Kristin Hansen, ELLA CEO&Founder, interviewed her:
Please tell us a little bit about you, where are you from , where do you live, what do you do?
My name is Larissa Arroyo Navarrete. I am an activist for Human Rights, bisexual and feminist. I was born in Costa Rica and although I lived some years in Mexico and France, my life, my career and most of the people I love are in my country of origin. I am a lawyer specialized in human rights, gender and diversity.
I have a degree from the Faculty of Law of the University of Costa Rica, two post-graduate Diplomas from the Center for Human Rights of the Faculty of Law of the University of Chile: “Human Rights and Women: Central America” and “Human Rights and Women : Legal Strategies for Advocacy “, a Master’s Degree in Human Rights from the State University of Costa Rica, and I am a graduate of the Master’s Degree in Constitutional Justice from the University of Costa Rica.
I work as director of the ACCEDER Citizen Association and also a legal adviser to the FDI, Frente para los Derechos Igualitarios, a Costa Rican collective focused on actions for effective access to the rights of the LBGTI population in Costa Rica. Additionally, I am an expert consultant in human rights, gender and diversity, teacher in masters and human rights graduates and author of academic and opinion articles as well as the blog “La Letra Justa” in the newspaper La República that deals with issues of discrimination, violence and Human Rights.
Please tell us more about Costa Rica’s history and about the current situation for LGBTIQ within the country.

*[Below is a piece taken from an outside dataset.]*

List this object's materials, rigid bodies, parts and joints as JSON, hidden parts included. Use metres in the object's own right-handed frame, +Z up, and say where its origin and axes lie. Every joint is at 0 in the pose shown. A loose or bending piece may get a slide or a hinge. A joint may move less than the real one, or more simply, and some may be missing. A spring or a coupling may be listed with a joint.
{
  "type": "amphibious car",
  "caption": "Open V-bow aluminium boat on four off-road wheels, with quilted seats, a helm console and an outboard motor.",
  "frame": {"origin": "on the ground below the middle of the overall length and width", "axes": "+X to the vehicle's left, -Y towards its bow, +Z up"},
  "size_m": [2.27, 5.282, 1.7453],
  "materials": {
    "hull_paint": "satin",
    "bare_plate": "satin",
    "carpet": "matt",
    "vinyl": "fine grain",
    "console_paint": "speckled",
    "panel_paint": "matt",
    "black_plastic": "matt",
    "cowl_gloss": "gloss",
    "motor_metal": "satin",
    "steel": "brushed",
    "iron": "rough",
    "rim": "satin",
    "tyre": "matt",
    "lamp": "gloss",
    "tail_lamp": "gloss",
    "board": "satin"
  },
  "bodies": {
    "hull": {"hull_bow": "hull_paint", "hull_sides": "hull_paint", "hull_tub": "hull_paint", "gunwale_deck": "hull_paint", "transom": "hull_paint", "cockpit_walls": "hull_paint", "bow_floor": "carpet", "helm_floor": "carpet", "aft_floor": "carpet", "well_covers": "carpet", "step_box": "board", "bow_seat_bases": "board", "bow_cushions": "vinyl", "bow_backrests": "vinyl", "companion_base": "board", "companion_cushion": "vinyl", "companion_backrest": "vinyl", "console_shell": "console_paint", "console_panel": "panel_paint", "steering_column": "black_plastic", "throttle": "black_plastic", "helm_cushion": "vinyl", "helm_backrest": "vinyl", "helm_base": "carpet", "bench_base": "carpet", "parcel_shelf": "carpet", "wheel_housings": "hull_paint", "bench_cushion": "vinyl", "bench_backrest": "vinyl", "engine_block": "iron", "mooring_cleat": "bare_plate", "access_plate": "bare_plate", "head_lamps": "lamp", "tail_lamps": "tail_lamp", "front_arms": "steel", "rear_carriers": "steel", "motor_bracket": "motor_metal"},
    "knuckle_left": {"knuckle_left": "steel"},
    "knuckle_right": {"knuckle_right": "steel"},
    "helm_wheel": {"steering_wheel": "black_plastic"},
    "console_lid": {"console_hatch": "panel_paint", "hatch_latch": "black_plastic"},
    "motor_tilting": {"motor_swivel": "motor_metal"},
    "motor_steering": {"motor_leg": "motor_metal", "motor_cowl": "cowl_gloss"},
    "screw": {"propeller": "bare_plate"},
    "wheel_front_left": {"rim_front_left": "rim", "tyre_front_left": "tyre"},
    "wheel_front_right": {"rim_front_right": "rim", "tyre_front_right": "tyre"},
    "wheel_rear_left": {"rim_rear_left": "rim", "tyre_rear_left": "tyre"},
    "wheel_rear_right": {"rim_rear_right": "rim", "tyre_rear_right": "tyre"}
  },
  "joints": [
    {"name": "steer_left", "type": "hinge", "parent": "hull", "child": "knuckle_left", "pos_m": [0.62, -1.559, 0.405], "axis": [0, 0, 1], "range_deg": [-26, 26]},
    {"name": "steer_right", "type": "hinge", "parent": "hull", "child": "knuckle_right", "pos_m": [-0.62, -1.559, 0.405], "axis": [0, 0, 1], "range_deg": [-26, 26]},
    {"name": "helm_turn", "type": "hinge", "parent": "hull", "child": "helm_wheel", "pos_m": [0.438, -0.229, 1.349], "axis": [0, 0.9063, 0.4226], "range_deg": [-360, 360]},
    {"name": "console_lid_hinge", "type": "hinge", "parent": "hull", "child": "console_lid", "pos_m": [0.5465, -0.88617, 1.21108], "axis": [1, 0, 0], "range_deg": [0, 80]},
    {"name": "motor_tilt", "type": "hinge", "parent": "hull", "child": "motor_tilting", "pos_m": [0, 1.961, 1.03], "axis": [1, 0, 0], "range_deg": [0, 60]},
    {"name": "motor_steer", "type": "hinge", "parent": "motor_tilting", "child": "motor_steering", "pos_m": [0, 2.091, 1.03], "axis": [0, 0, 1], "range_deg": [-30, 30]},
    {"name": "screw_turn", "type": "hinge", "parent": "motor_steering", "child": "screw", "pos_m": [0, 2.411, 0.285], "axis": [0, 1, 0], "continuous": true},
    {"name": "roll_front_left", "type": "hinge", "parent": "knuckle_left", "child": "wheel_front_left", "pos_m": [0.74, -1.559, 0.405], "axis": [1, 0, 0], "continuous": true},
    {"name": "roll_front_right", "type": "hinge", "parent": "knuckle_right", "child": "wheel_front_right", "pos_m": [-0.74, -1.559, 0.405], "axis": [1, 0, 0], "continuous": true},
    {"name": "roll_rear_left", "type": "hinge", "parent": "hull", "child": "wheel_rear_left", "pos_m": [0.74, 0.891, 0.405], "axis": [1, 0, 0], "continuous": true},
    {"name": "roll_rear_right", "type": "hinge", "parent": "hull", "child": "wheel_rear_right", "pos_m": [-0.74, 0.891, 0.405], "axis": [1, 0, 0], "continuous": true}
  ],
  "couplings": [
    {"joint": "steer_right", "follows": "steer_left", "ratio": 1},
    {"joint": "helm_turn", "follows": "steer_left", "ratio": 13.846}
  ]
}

Costa Rica is a country that likes to project itself internationally as respectful of Human Rights but currently does not allow equal marriage, does not have data on hate crimes because they are not classified as crimes and generally does not provide care to LBGTI people and less to lesbian and bisexual women. The initiatives to protect us find many barriers based on religious beliefs. This year the Inter-American Court of Human Rights told him with an advisory opinion that he had to provide the same legal status to all the people but the Costa Rican state did not want to implement it.
Please tell us more about the association ACCEDER, what you do and what are the current projects.

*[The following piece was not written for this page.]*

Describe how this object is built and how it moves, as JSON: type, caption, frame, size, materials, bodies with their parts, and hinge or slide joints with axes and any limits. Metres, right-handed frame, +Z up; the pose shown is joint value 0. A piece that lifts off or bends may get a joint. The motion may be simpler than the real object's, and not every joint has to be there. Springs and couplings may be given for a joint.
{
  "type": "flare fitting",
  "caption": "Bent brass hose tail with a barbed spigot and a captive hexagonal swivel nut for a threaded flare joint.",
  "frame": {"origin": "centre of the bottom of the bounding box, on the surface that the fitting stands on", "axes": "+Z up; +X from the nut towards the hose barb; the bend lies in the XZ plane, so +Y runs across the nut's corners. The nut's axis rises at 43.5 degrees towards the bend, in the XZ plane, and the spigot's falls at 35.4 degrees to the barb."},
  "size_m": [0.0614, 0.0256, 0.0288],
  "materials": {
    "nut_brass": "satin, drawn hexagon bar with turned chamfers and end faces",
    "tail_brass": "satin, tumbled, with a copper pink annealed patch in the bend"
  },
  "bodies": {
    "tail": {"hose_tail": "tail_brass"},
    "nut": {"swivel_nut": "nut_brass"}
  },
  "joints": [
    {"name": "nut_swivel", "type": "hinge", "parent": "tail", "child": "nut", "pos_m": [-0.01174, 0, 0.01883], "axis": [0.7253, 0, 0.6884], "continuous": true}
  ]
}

ACCEDER is a Costa Rican organization dedicated to promoting strategic actions for Human Rights as political and legal advocacy, national litigation and before the Inter-American Human Rights System as well as the Universal Human Rights System, capacity building and knowledge of rights, research and Strengthening of the political leadership of women for the advancement of human rights in Costa Rica.
We are currently working on the advisory opinion of the Inter-American Court of Human Rights, as it is the tool with the highest legal status that for the first time recognizes us at a conventional level rights for LBGTI persons. We have also been developing together with other organizations and activists an agenda of rights and needs of lesbian, bisexual and non-heterosexual women as we dilute ourselves in the great bag of LBGTI. Everything we do is based on the particular need to eradicate discrimination based on gender and sexual orientation and therefore we focus on women and people LBGTI
As you know we are planning an ELLA event in Costa Rica in 2019, what would be your hopes for this event?

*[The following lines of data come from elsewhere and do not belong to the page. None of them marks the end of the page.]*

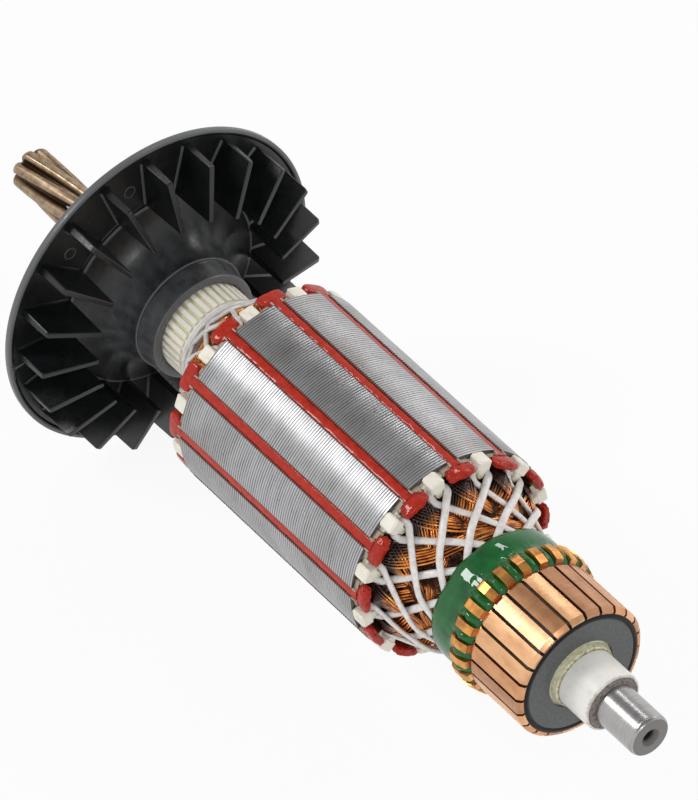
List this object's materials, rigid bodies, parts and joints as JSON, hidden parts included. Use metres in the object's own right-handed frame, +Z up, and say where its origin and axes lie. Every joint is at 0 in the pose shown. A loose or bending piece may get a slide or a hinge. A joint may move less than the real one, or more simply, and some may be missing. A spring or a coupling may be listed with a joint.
{
  "type": "motor armature",
  "caption": "Wound armature of a commutator motor: laminated core with red slot wedges, laced winding, copper commutator, cooling fan and a helical pinion cut in the shaft.",
  "frame": {"origin": "middle of the bearing seat at the commutator end, on the shaft axis", "axes": "+X along the shaft, out of the commutator end; +Z up; the drive end and its pinion point to -X"},
  "size_m": [0.1782, 0.064, 0.064],
  "materials": {
    "shaft_steel": "ground seats, bronze-tinted hardened pinion teeth",
    "sleeve_plastic": "moulded ivory, slightly dirty",
    "lamination_steel": "turned laminated steel with fine rings across it",
    "insulator_plastic": "moulded ivory, soft bevels",
    "liner_paper": "dark brown varnished paper",
    "red_wedge": "glossy red resin over a fibre strip",
    "enamelled_wire": "enamelled copper wire under clear varnish",
    "waxed_cord": "varnished white cord",
    "green_varnish": "thick glossy green varnish",
    "hub_moulding": "dark grey satin face, glossy black rim",
    "adhesive": "yellowish set adhesive",
    "bar_copper": "turned copper",
    "fan_plastic": "black moulded plastic with a satin sheen"
  },
  "bodies": {
    "root": {"shaft": "shaft_steel", "shaft_sleeve": "sleeve_plastic", "lamination_stack": "lamination_steel", "front_end_insulator": "insulator_plastic", "rear_end_insulator": "insulator_plastic", "slot_liners": "liner_paper", "slot_wedge_01": "red_wedge", "slot_wedge_02": "red_wedge", "slot_wedge_03": "red_wedge", "slot_wedge_04": "red_wedge", "slot_wedge_05": "red_wedge", "slot_wedge_06": "red_wedge", "slot_wedge_07": "red_wedge", "slot_wedge_08": "red_wedge", "slot_wedge_09": "red_wedge", "slot_wedge_10": "red_wedge", "slot_wedge_11": "red_wedge", "slot_wedge_12": "red_wedge", "winding": "enamelled_wire", "front_lacing_cord": "waxed_cord", "rear_lacing_cord": "waxed_cord", "varnish_ring": "green_varnish", "commutator_hub": "hub_moulding", "adhesive_ring": "adhesive", "commutator_bar_01": "bar_copper", "commutator_bar_02": "bar_copper", "commutator_bar_03": "bar_copper", "commutator_bar_04": "bar_copper", "commutator_bar_05": "bar_copper", "commutator_bar_06": "bar_copper", "commutator_bar_07": "bar_copper", "commutator_bar_08": "bar_copper", "commutator_bar_09": "bar_copper", "commutator_bar_10": "bar_copper", "commutator_bar_11": "bar_copper", "commutator_bar_12": "bar_copper", "commutator_bar_13": "bar_copper", "commutator_bar_14": "bar_copper", "commutator_bar_15": "bar_copper", "commutator_bar_16": "bar_copper", "commutator_bar_17": "bar_copper", "commutator_bar_18": "bar_copper", "commutator_bar_19": "bar_copper", "commutator_bar_20": "bar_copper", "commutator_bar_21": "bar_copper", "commutator_bar_22": "bar_copper", "commutator_bar_23": "bar_copper", "commutator_bar_24": "bar_copper", "fan": "fan_plastic"}
  },
  "joints": []
}
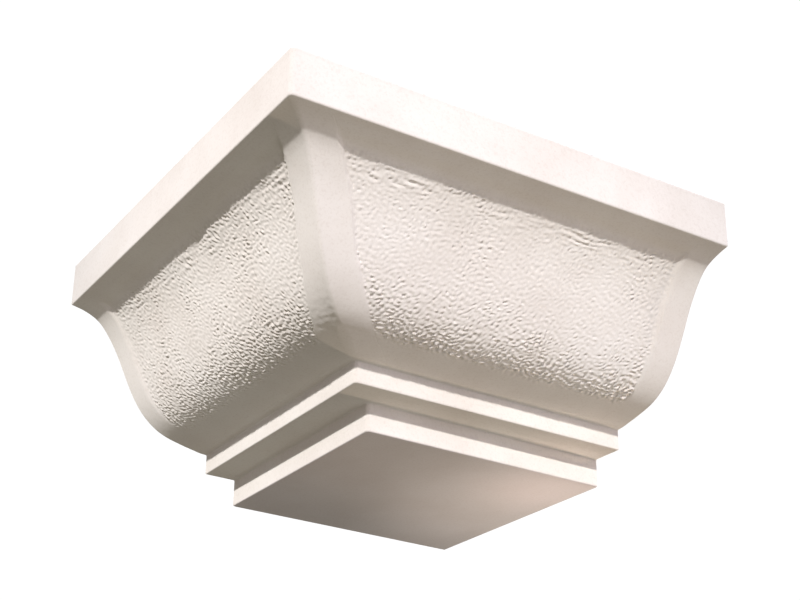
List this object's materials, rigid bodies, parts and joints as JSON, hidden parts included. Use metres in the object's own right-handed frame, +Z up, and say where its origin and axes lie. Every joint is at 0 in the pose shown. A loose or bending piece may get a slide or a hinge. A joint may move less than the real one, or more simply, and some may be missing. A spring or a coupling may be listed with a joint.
{
  "type": "cornice outside corner",
  "caption": "Mitred outside corner of an exterior cornice: fascia over a crinkle-coated cyma recta, fillet and riser, cut square at both run ends.",
  "frame": {"origin": "middle of the square underside", "axes": "+Z up; the outer corner points to -X and -Y, one run follows +X with its face to -Y, the other follows +Y with its face to -X"},
  "size_m": [0.6, 0.6, 0.29],
  "materials": {
    "mineral_coat": "matte"
  },
  "bodies": {
    "root": {"cornice_corner": "mineral_coat"}
  },
  "joints": []
}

My hope is that it is a massive event in Costa Rica, which will be positioned in the media as a unique event, not only because of the connotation of sexual diversities, but above all because we are lesbian and bisexual women, the most invisible ones, particularly in relation to to our needs but also with regard to the place we occupy in the world, especially the public.
When did you find out that you like women and how was your coming out?
I always say that I never had to leave the closet. I never had to open a door because one day a window appeared and I simply continued with my life, I no longer liked only men but I was also attracted to women. My story of how I discovered that I was bisexual was very different from the stories I’ve heard. I was never in the closet because I had never been attracted to a woman until around my 30s for the first time I was attracted to one.
By that time I was an activist so it seemed to me that the most natural thing was to be as public as with my male partners. My mother distanced herself from me for a month and then told me she loved me and that was it. She accepted the two female partners I had as she had always done with the past ones. I would like all lesbian and bisexual women to have a beautiful story in which they are accepted and loved by their close ones and family.
What do you like to do in your free time?
I am a feminist and activist so there is not a day and time of the week where I am planning not actions to claim the human rights of women and LBGTI people. This is not a good practice. It is necessary to self-care. Because of this, I try to make time to travel and to do activities that I like very much like watching horror movies, making brunches and dinners with my friends, writing an article, among other things but the things I enjoy the most is the pleasure to do nothing in the company of my dog Jarbito. The art of doing nothing is undoubtedly something that activists have a hard time practicing but that is necessary to survive.
Tell us about an event that marked you a lot.
Two years ago I became an aunt. It was a wonderful and painful experience at the same time. I discovered more closely that motherhood is not what one is told, that there is a lot of violence against women before, during and after childbirth, that we feel vulnerable and unprotected, because although I was not the one who had to experience it in my own flesh, feeling that the life of my sister and my nephews was in my hands because they were in a vulnerable condition marked me a lot.